Install Dependencies

libcurl

Windows: Use the pre-built binaries.
Linux:

   sudo apt-get install libcurl4-openssl-dev

nlohmann/json

Download the json.hpp file from the official repository.

dotenv-cpp

 git clone https://github.com/motdotla/dotenv-cpp.git

Include dotenv.h and dotenv.cpp in your project.

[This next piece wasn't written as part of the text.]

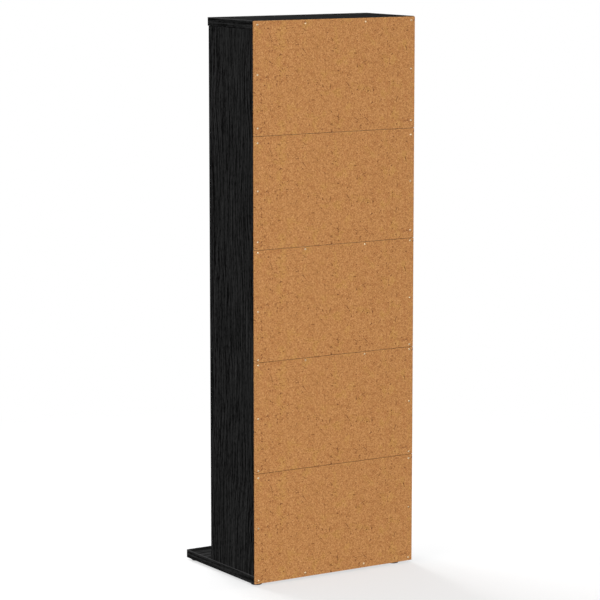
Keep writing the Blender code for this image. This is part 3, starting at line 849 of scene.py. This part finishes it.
def Power(name, description, default):
    """The power of a light in watts."""
    return FloatProperty(name=name, description=description, default=default, min=0, unit="POWER")


class OakFinish(bpy.types.PropertyGroup):
    """Black oak laminate of the boards."""

    dark: Colour("Dark", "Colour of the ground", 0.0012, 0.0012, 0.0012)
    light: Colour("Light", "Colour of the streaks", 0.030, 0.030, 0.030)
    # Painted highlight: the tone that the boards' upper rims are paled towards, in place of light caught by
    # their rounded edges
    rim_highlight: Colour("Worn", "Colour of the upper rims", 0.052, 0.052, 0.052)
    streaks: Share("Streaks", "How much the streaks show", 0.88, 3)
    bands: Share("Bands", "How much the broad bands show", 0.07)
    base_bands: Share("Base bands", "The same, in the base plate", 0.9)
    # How strongly the painted highlight on the upper rims shows
    rims: Share("Rims", "How pale the boards' rims are", 0.9)
    roughness: Share("Roughness", "Roughness of the laminate", 0.70)
    specular: Share("Specular", "Specular level of the laminate", 0.004)


class HardboardFinish(bpy.types.PropertyGroup):
    """Raw hardboard of the back, and the black lacquer of its inner face."""

    board: Colour("Board", "Main tone", 0.470, 0.211, 0.066)
    ochre: Colour("Ochre", "Tone of the clouds", 0.485, 0.235, 0.064)
    red: Colour("Red", "Tone of the patches", 0.445, 0.187, 0.058)
    dark: Colour("Dark", "Tone of the dark fibres", 0.26, 0.100, 0.031)
    light: Colour("Light", "Tone of the light fibres", 0.66, 0.345, 0.135)
    bark: Colour("Bark", "Tone of the bark", 0.180, 0.062, 0.019)
    roughness: Share("Roughness", "Roughness of the board", 0.62)
    specular: Share("Specular", "Specular level of the board", 0.2)
    lacquer_dark: Colour("Lacquer dark", "Darker tone of the lacquer", 0.008, 0.0078, 0.0075)
    lacquer_light: Colour("Lacquer light", "Paler tone of the lacquer", 0.019, 0.018, 0.0175)
    lacquer_roughness: Share("Lacquer roughness", "Roughness of the lacquer", 0.48)


class BandSizes(bpy.types.PropertyGroup):
    """Edge bands."""

    thickness: Length("Thickness", "Of a band", 0.0008, 0.0003)
    proud: Length("Proud", "How far a band stands out", 0.00005)
    rounding: Length("Rounding", "Of its outer edges", 0.0006)


class NailSizes(bpy.types.PropertyGroup):
    """Nails of the back."""

    head_radius: Length("Head radius", "Of a nail", 0.0018)
    head_height: Length("Head height", "Of a nail", 0.0006)
    shank_radius: Length("Shank radius", "Of a nail", 0.0007)
    length: Length("Length", "From head to tip", 0.018)
    tilt: Angle("Tilt", "Most that a head leans", 3)
    seed: IntProperty(name="Seed", description="Of the nails' tilt", default=38, min=0)


class PinSizes(bpy.types.PropertyGroup):
    """Shelf pins."""

    radius: Length("Radius", "Of the end in the hole", 0.0025)
    collar_radius: Length("Collar radius", "Of the stop", 0.0045)
    collar: Length("Collar", "Thickness of the stop", 0.001)
    stub_radius: Length("Stub radius", "Below the shelf", 0.0035)
    stub: Length("Stub", "Length below the shelf", 0.008)
    seat: Length("Seat", "Height of the flat seat", 0.0022)
    ledge: Length("Ledge", "Between stop and seat", 0.00005)
    easing: Length("Easing", "Of the ends", 0.0005)


class CamSizes(bpy.types.PropertyGroup):
    """Cam locks."""

    radius: Length("Radius", "Of the disc", 0.0072)
    reach: Length("Reach", "From bolt axis to bore floor", 0.0047)
    cavity_radius: Length("Cavity radius", "Round the head", 0.0050)
    eccentricity: Length("Eccentricity", "Of the cavity", 0.0006)
    head_room: Length("Head room", "Radius of the entry hole", 0.0035)
    neck_room: Length("Neck room", "Half height of the slot", 0.0021)
    slot_start: Angle("Slot start", "Angle from the bolt", -25)
    entry: Angle("Entry", "Angle of the entry hole", 115)
    cross_length: Length("Cross length", "Of the driver cross", 0.009)
    cross_width: Length("Cross width", "Of the driver cross", 0.0014)
    cross_depth: Length("Cross depth", "Of the driver cross", 0.0018)
    easing: Length("Easing", "Of the disc's rims", 0.0003)


class BoltSizes(bpy.types.PropertyGroup):
    """Cam bolts."""

    crest: Length("Crest", "Radius over the thread", 0.0025)
    core: Length("Core", "Radius under the thread", 0.0019)
    pitch: Length("Pitch", "Of the thread", 0.0016, 0.0005)
    thread: Length("Thread", "Length of the thread", 0.0110)
    collar_radius: Length("Collar radius", "Of the stop", 0.0036)
    collar: Length("Collar", "Thickness of the stop", 0.001)
    shank_radius: Length("Shank radius", "Of the shank", 0.0030)
    shank: Length("Shank", "Length of the shank", 0.0149)
    neck_radius: Length("Neck radius", "Below the head", 0.0018)
    head_radius: Length("Head radius", "Of the head", 0.0032)
    head: Length("Head", "Height of the head", 0.0044)
    easing: Length("Easing", "Of the head and the tip", 0.001)


class ScrewSizes(bpy.types.PropertyGroup):
    """Screws of the base plate."""

    head_radius: Length("Head radius", "Of the head", 0.005)
    cone: Length("Cone", "Height of the head's cone", 0.004)
    shank_radius: Length("Shank radius", "In the plate", 0.0032)
    shank: Length("Shank", "From head face to thread", 0.0143)
    crest: Length("Crest", "Radius over the thread", 0.0025)
    core: Length("Core", "Radius under the thread", 0.0018)
    pitch: Length("Pitch", "Of the thread", 0.0026, 0.0005)
    tip: Length("Tip", "Length of the tip", 0.004)
    socket_radius: Length("Socket radius", "Of the hexagon", 0.0023)
    socket_depth: Length("Socket depth", "Of the hexagon", 0.0025)
    easing: Length("Easing", "Of the head's rim", 0.0003)


class DowelSizes(bpy.types.PropertyGroup):
    """Dowels."""

    radius: Length("Radius", "Over the ridges", 0.0039)
    ridges: IntProperty(name="Ridges", description="Round the dowel", default=20, min=3)
    flute_share: Share("Flute share", "Depth of a groove as a share of the radius", 0.07, 0.5)
    easing: Length("Easing", "Of the ends", 0.001)


class GlideSizes(bpy.types.PropertyGroup):
    """Glides under the base plate."""

    height: Length("Height", "Of the cap", 0.0032)
    foot: Length("Foot", "Rounding at the floor", 0.0012)
    rim: Length("Rim", "Rounding at the plate", 0.0004)
    dish: Length("Dish", "Depth of the hollow below", 0.0002)
    nail_radius: Length("Nail radius", "Of the nail", 0.0011)
    nail_tip: Length("Nail tip", "Length of its point", 0.002)
    play: Length("Play", "Between cap and nail", 0.0001)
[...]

Set Up Environment Variables

Create a .env file in the project root:

   API_KEY=your_api_key_here

Build the Project

   g++ -std=c++17 -o EnglishFormatter main.cpp eng_format.cpp display.cpp dotenv.cpp -lcurl -pthread

Configuration

API Key

Ensure your API key is set in the .env file or as an environment variable.

Default Settings
- Model: Default is llama3-8b-8192.
- Output Suffix: Default is _modified.

Using EnglishFormatter

Run the application from the command line:

./EnglishFormatter [options]

Command-Line Options

Options:
  -h, --help           Show this help message and exit
  -v, --version        Show the tool's version and exit
  -t, --token-usage    Show token usage information
  -m, --model MODEL    Specify the model to use
  -o, --output NAME    Specify the output file suffix

Interactive Menu

Without any options, the tool launches an interactive menu:

./EnglishFormatter

Menu Options:

Format document
Summarize document
Paraphrase document
Exit

Navigate using the Up and Down arrow keys and select with Enter.

Example Usage

Formatting a Document with Token Usage Information

./EnglishFormatter --token-usage --model gpt-3.5-turbo --output _formatted

Select: Format document
Enter: sample.txt

Expected Output:

Token Usage for sample.txt:
  Prompt Tokens:     50
  Completion Tokens: 200
  Total Tokens:      250
sample.txt has been Format document.

Summarizing a Document

./EnglishFormatter --token-usage

Select: Summarize document
Enter: report.txt

Expected Output:

Token Usage for report.txt:
  Prompt Tokens:     100
  Completion Tokens: 30
  Total Tokens:      130
report.txt has been Summarize document.

Behind the Scenes: Code Modifications

Adding the Command-Line Flag

In cli.cpp, I introduced a new boolean variable showTokenUsage and updated the argument parsing loop:

bool showTokenUsage = false;

if (arg == "--token-usage" || arg == "-t") {
    showTokenUsage = true;
}

Parsing Token Usage from the API Response

In eng_format.cpp, I updated the parse_response method to extract token usage:

struct TokenUsage {
    int prompt_tokens = 0;
    int completion_tokens = 0;
    int total_tokens = 0;
};

std::string eng_format::parse_response(const std::string& response, TokenUsage& tokenUsage) {
    json jsonResponse = json::parse(response);

    if (jsonResponse.contains("usage")) {
        const json& usage = jsonResponse["usage"];
        tokenUsage.prompt_tokens = usage.value("prompt_tokens", 0);
        tokenUsage.completion_tokens = usage.value("completion_tokens", 0);
        tokenUsage.total_tokens = usage.value("total_tokens", 0);
    }

    // Extract the assistant's reply...
}

Displaying Token Usage Information

In convert_file, I added a condition to output token usage:

if (showTokenUsage) {
    std::cerr << "Token Usage for " << filename << ":\n";
    std::cerr << "  Prompt Tokens:     " << tokenUsage.prompt_tokens << "\n";
    std::cerr << "  Completion Tokens: " << tokenUsage.completion_tokens << "\n";
    std::cerr << "  Total Tokens:      " << tokenUsage.total_tokens << "\n";
}

Passing the Flag Through Classes

Updated the constructors and methods in both display and eng_format classes to accept the showTokenUsage flag.

Challenges and Learnings

Understanding Existing Code: It was crucial to grasp the original code structure to make seamless additions.
API Response Handling: Ensuring that the token usage information was correctly extracted required careful parsing.
Maintaining Code Style: Adhering to the original coding style was essential for consistency.
Collaboration: Communicating with the project owner helped refine the feature and fix issues.

Conclusion

Contributing to EnglishFormatter was an enriching experience that enhanced my understanding of open-source collaboration and LLM integrations. The addition of token usage reporting makes the tool more transparent and helpful for users mindful of API costs and token limitations.